Like a team of laboratory gearheads, Arizona State University (A.S.U.) researchers have found a way to soup up microscopic "nanomachines" that may someday be used to deliver lifesaving medications or test the quality of drinking water in remote regions of the world. In place of turbochargers and high-octane gas, the scientists tweaked their engine design and used an additive to speed the oxidation of hydrogen peroxide into fuel to create nanomachines 350 times more powerful than any previously built.

A nanomachine is a tiny device of less than a micron (one millionth of a meter, or about four one-hundred-thousandths of an inch) in size that scientists hope will soon be able to carry out a variety of medical and research functions, such as the targeted delivery of anticancer drugs, more efficiently and quickly than is possible today. Over the past few years, scientists have built hydrogen peroxide–fueled nanomachines from gold, platinum and nickel. The problem is that none of them were powerful or fast enough to perform practical scientific applications, because they could move no faster than 10 microns per second.

But Joseph Wang, director of the A.S.U. Biodesign Institute's Center for Bioelectronics and Biosensors, graduate teaching assistant Rawiwan Laocharoensuk and lab associate Jared Burdick report in the journal ACS Nano that they succeeded in ramping up the nanomechanisms' average speed to 60 microns per second (which is nearly as fast as the systems that propel microorganisms) by inserting carbon nanotubes into the platinum.

They cranked them up even more—to 200 microns per second (equivalent to 100 of the nanomachine's body lengths)—by also adding hydrazine, an ammonia-derived chemical compound that accelerates hydrogen peroxide oxidation.

"For the first time, we took synthetic nanomotors and made them more powerful," Wang says. "Previous nanomachines were too weak to carry heavy cargo."

A.S.U.'s work builds on various researchers' nanomotor tinkering over the past few years. The National Institutes of Health two years ago awarded a Purdue University research team $7 million over five years to study the potential use of a nanomotor, a microscopic biological machine, in diagnosing and treating diseases such as cancer, AIDS, hepatitis B and influenza. Researchers at Pennsylvania State University and the University of Toronto have likewise studied the development of nanomotors, but have not experimented with the enhancements Wang and his team introduced.

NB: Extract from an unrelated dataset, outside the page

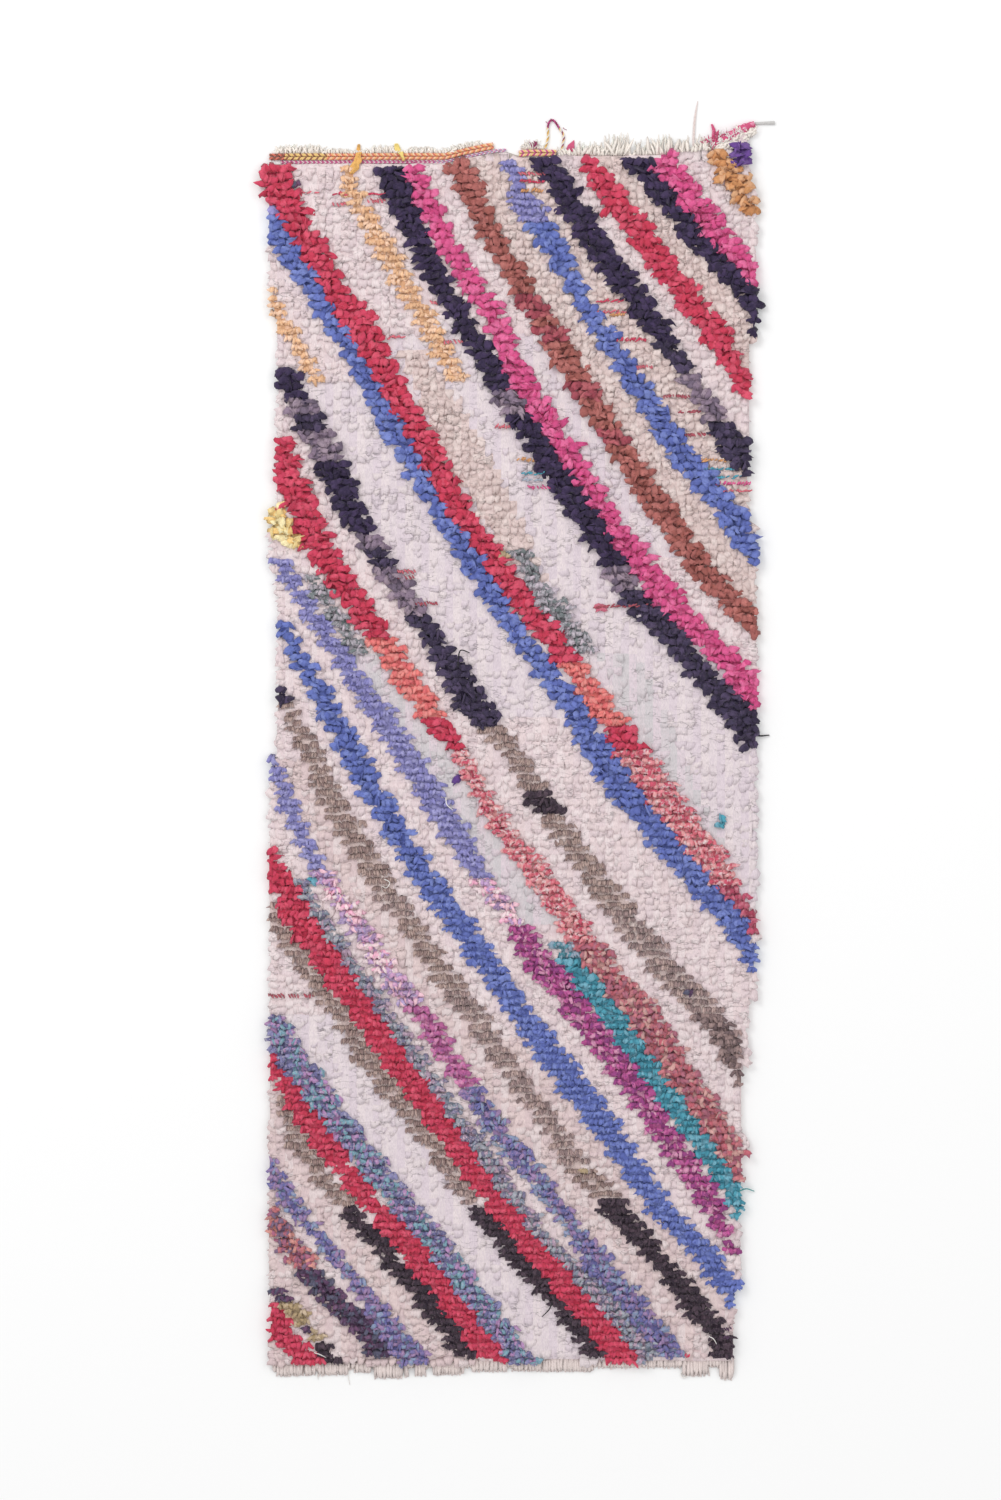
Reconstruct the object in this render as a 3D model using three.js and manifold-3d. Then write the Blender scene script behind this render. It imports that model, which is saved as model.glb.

Nanomachines are modeled after microorganisms found in the body. Proteins called kinesins, for example, are natural nanomotors that support cellular functions such as mitosis (the chromosomal process that creates two nuclei from one parent nucleus) and meiosis (when the number of chromosomes per cell is reduced by one half).

Some environmentalists and consumer advocates have raised concerns about the potential safety risks of nanotechnology, noting that few studies have been done to assess possible dangers of such puny and hard to detect particles on the human body. But Wang dismisses these concerns, noting that he uses nontoxic building materials. "Platinum and gold are not harmful to the body in these small quantities," he says, adding that his team's work paves the way for creating nanomotor-based sensing systems for monitoring chemicals—including glucose—in the body, although a practical application is still years away.

"We expect that these studies will lead to even more energy-efficient nanomotors and will open up new opportunities for nanoscale vehicle systems" that could transport and release loads of medication throughout the body, the researchers write in ACS Nano. The carbon nanotube–infused contrivances that Wang and his team created were able to move even when hauling cargo 10 times larger in diameter than them.

Needless to say, the human body does not produce hydrogen peroxide needed to fuel nanomotors, so Wang and his colleagues are working on ways to synthesize it from glucose. The use of nanomotored substances to deliver drugs is several years away. (They would have to go through numerous clinical trials and get U.S. Food and Drug Administration approval before anyone could use them, for example, to carry insulin for diabetics or deliver drugs that could open clogged arteries.) But Wang says that such minimotors could be used within the next two years as part of sensors that could detect impurities (metals or microbes) in drinking water—and, eventually, to remove them.